Perhaps I’m not alone in this experience but I do believe it’s important to regain a sense of wonder for Christmas. After all, the season remembers the central mystery of our faith, that an infinitely transcendent Creator became immanent in his finite creation as a creature. For the pagan philosophers in the ancient world, this was a sort of categorical error: the idea that “the Word became flesh” (John 1.14) is absurd because God cannot become what is not God. As Sergius Bulgakov writes in his Lamb of God, “Nondivine, human thought could not have been brazen enough to think and pronounce these words. It could not have found the grounds to think and say them. Only the word of God, moved by the Holy Spirit, who penetrates the ‘deep things of God’ (1 Cor. 2:10), could from God tell about God that He became His own creature.”

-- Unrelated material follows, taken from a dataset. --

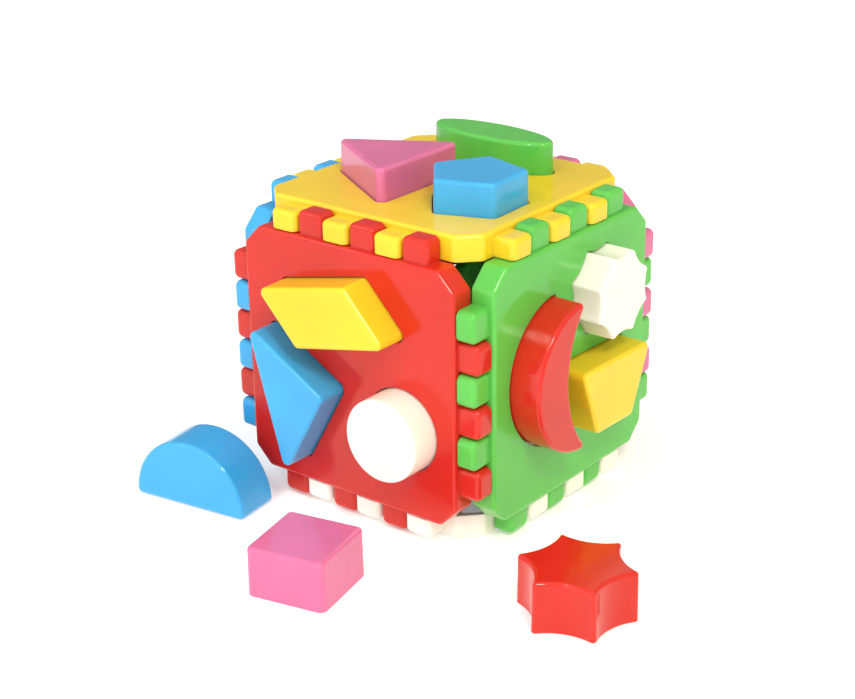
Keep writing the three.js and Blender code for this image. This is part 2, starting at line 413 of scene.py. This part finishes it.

Christmas celebrates the mystery that Jesus, “though he was in the form of God, did not count equality with God a thing to be grasped, but emptied himself, taking the form of a servant, being born in the likeness of men” (Phi. 2.6-7). The Word of God divested himself of his eternal, infinite glory and came to be among humanity, born as a helpless baby and having to suffer the same troubles of human life as the rest of us, and eventually be executed as a criminal. This is a condescension and humiliation of the highest degree, and it should fill us with astonishment and awe every time we contemplate it. This divine act should also fill us with reassurance, because if God would do this for us wretched creatures, then his love for us must be genuine and true, and nothing in this world can separate us from him. Meditating on such divine love should drive us to child-like wonder, just as the shepherds had two millennia ago.